*Provided entries*:
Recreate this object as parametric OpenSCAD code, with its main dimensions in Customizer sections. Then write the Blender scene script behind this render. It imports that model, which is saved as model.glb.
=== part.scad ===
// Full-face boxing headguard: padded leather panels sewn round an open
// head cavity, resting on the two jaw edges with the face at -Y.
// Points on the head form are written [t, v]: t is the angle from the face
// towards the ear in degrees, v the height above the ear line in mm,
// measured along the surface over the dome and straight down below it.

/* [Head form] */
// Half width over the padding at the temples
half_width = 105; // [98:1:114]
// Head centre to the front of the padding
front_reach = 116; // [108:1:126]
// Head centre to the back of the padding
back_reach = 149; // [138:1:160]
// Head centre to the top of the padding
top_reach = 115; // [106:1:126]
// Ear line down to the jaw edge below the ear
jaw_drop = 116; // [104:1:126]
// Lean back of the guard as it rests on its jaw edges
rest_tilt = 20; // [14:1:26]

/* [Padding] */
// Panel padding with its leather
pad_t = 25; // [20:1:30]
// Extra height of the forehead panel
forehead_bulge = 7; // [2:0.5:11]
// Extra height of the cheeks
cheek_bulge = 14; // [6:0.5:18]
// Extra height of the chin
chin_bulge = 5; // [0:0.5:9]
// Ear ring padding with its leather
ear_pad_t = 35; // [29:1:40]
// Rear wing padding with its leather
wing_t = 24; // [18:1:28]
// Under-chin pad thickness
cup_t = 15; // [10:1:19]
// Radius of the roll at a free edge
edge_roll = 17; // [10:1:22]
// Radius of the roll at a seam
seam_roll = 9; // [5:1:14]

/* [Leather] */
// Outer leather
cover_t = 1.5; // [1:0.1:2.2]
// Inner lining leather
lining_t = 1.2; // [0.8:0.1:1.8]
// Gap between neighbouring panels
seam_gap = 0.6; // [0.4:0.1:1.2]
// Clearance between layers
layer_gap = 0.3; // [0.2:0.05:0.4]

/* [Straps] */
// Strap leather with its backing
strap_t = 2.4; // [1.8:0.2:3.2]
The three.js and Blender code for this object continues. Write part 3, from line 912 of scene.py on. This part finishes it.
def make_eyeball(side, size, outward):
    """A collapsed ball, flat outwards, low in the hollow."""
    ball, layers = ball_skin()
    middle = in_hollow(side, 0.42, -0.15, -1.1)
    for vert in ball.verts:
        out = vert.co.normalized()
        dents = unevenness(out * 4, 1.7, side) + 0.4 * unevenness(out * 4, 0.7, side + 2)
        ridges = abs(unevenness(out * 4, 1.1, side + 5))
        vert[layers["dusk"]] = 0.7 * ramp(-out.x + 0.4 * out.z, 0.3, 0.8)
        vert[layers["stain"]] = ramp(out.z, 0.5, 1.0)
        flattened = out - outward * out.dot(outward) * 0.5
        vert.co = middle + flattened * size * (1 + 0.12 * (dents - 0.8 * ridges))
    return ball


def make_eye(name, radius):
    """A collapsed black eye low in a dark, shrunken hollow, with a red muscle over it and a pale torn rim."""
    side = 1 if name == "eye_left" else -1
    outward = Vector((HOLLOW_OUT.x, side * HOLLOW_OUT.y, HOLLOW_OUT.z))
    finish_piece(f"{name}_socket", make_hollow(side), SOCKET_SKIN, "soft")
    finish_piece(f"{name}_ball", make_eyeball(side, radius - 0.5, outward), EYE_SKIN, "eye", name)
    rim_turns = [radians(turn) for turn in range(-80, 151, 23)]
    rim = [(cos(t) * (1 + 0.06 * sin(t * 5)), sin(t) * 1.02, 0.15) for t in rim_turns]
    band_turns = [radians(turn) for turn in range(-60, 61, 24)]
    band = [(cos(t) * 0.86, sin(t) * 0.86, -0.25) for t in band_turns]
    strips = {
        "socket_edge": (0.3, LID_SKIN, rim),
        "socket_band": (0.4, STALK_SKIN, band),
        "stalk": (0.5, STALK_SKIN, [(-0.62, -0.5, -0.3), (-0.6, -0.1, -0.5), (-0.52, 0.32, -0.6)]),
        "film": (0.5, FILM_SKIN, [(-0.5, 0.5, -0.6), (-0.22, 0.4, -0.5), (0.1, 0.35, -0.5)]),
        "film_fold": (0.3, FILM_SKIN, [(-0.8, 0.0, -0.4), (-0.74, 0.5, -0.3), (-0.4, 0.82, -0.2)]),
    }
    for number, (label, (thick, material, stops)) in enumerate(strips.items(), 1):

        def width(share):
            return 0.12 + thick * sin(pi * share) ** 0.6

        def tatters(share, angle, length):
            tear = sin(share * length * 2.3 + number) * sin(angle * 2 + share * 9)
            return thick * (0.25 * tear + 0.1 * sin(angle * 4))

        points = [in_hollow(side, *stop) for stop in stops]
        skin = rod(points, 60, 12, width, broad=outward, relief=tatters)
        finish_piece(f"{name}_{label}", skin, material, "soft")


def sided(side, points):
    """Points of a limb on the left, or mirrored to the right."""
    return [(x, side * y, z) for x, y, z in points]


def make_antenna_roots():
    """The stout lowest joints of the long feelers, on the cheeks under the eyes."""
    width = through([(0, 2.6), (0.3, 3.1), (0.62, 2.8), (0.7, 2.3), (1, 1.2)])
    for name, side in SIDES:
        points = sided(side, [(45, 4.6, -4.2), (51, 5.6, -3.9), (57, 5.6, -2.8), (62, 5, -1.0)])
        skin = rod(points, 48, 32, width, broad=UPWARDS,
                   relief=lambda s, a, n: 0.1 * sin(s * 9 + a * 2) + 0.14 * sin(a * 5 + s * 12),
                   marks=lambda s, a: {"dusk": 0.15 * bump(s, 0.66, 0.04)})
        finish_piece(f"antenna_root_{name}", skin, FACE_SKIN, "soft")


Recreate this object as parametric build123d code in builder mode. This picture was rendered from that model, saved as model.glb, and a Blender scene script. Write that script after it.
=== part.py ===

*Exercise description*:
Give back all the records exactly as they stand.

*Finished task*:
Recreate this object as parametric OpenSCAD code, with its main dimensions in Customizer sections. Then write the Blender scene script behind this render. It imports that model, which is saved as model.glb.
=== part.scad ===
// Full-face boxing headguard: padded leather panels sewn round an open
// head cavity, resting on the two jaw edges with the face at -Y.
// Points on the head form are written [t, v]: t is the angle from the face
// towards the ear in degrees, v the height above the ear line in mm,
// measured along the surface over the dome and straight down below it.

/* [Head form] */
// Half width over the padding at the temples
half_width = 105; // [98:1:114]
// Head centre to the front of the padding
front_reach = 116; // [108:1:126]
// Head centre to the back of the padding
back_reach = 149; // [138:1:160]
// Head centre to the top of the padding
top_reach = 115; // [106:1:126]
// Ear line down to the jaw edge below the ear
jaw_drop = 116; // [104:1:126]
// Lean back of the guard as it rests on its jaw edges
rest_tilt = 20; // [14:1:26]

/* [Padding] */
// Panel padding with its leather
pad_t = 25; // [20:1:30]
// Extra height of the forehead panel
forehead_bulge = 7; // [2:0.5:11]
// Extra height of the cheeks
cheek_bulge = 14; // [6:0.5:18]
// Extra height of the chin
chin_bulge = 5; // [0:0.5:9]
// Ear ring padding with its leather
ear_pad_t = 35; // [29:1:40]
// Rear wing padding with its leather
wing_t = 24; // [18:1:28]
// Under-chin pad thickness
cup_t = 15; // [10:1:19]
// Radius of the roll at a free edge
edge_roll = 17; // [10:1:22]
// Radius of the roll at a seam
seam_roll = 9; // [5:1:14]

/* [Leather] */
// Outer leather
cover_t = 1.5; // [1:0.1:2.2]
// Inner lining leather
lining_t = 1.2; // [0.8:0.1:1.8]
// Gap between neighbouring panels
seam_gap = 0.6; // [0.4:0.1:1.2]
// Clearance between layers
layer_gap = 0.3; // [0.2:0.05:0.4]

/* [Straps] */
// Strap leather with its backing
strap_t = 2.4; // [1.8:0.2:3.2]
The three.js and Blender code for this object continues. Write part 3, from line 912 of scene.py on. This part finishes it.
def make_eyeball(side, size, outward):
    """A collapsed ball, flat outwards, low in the hollow."""
    ball, layers = ball_skin()
    middle = in_hollow(side, 0.42, -0.15, -1.1)
    for vert in ball.verts:
        out = vert.co.normalized()
        dents = unevenness(out * 4, 1.7, side) + 0.4 * unevenness(out * 4, 0.7, side + 2)
        ridges = abs(unevenness(out * 4, 1.1, side + 5))
        vert[layers["dusk"]] = 0.7 * ramp(-out.x + 0.4 * out.z, 0.3, 0.8)
        vert[layers["stain"]] = ramp(out.z, 0.5, 1.0)
        flattened = out - outward * out.dot(outward) * 0.5
        vert.co = middle + flattened * size * (1 + 0.12 * (dents - 0.8 * ridges))
    return ball


def make_eye(name, radius):
    """A collapsed black eye low in a dark, shrunken hollow, with a red muscle over it and a pale torn rim."""
    side = 1 if name == "eye_left" else -1
    outward = Vector((HOLLOW_OUT.x, side * HOLLOW_OUT.y, HOLLOW_OUT.z))
    finish_piece(f"{name}_socket", make_hollow(side), SOCKET_SKIN, "soft")
    finish_piece(f"{name}_ball", make_eyeball(side, radius - 0.5, outward), EYE_SKIN, "eye", name)
    rim_turns = [radians(turn) for turn in range(-80, 151, 23)]
    rim = [(cos(t) * (1 + 0.06 * sin(t * 5)), sin(t) * 1.02, 0.15) for t in rim_turns]
    band_turns = [radians(turn) for turn in range(-60, 61, 24)]
    band = [(cos(t) * 0.86, sin(t) * 0.86, -0.25) for t in band_turns]
    strips = {
        "socket_edge": (0.3, LID_SKIN, rim),
        "socket_band": (0.4, STALK_SKIN, band),
        "stalk": (0.5, STALK_SKIN, [(-0.62, -0.5, -0.3), (-0.6, -0.1, -0.5), (-0.52, 0.32, -0.6)]),
        "film": (0.5, FILM_SKIN, [(-0.5, 0.5, -0.6), (-0.22, 0.4, -0.5), (0.1, 0.35, -0.5)]),
        "film_fold": (0.3, FILM_SKIN, [(-0.8, 0.0, -0.4), (-0.74, 0.5, -0.3), (-0.4, 0.82, -0.2)]),
    }
    for number, (label, (thick, material, stops)) in enumerate(strips.items(), 1):

        def width(share):
            return 0.12 + thick * sin(pi * share) ** 0.6

        def tatters(share, angle, length):
            tear = sin(share * length * 2.3 + number) * sin(angle * 2 + share * 9)
            return thick * (0.25 * tear + 0.1 * sin(angle * 4))

        points = [in_hollow(side, *stop) for stop in stops]
        skin = rod(points, 60, 12, width, broad=outward, relief=tatters)
        finish_piece(f"{name}_{label}", skin, material, "soft")


def sided(side, points):
    """Points of a limb on the left, or mirrored to the right."""
    return [(x, side * y, z) for x, y, z in points]


def make_antenna_roots():
    """The stout lowest joints of the long feelers, on the cheeks under the eyes."""
    width = through([(0, 2.6), (0.3, 3.1), (0.62, 2.8), (0.7, 2.3), (1, 1.2)])
    for name, side in SIDES:
        points = sided(side, [(45, 4.6, -4.2), (51, 5.6, -3.9), (57, 5.6, -2.8), (62, 5, -1.0)])
        skin = rod(points, 48, 32, width, broad=UPWARDS,
                   relief=lambda s, a, n: 0.1 * sin(s * 9 + a * 2) + 0.14 * sin(a * 5 + s * 12),
                   marks=lambda s, a: {"dusk": 0.15 * bump(s, 0.66, 0.04)})
        finish_piece(f"antenna_root_{name}", skin, FACE_SKIN, "soft")


Recreate this object as parametric build123d code in builder mode. This picture was rendered from that model, saved as model.glb, and a Blender scene script. Write that script after it.
=== part.py ===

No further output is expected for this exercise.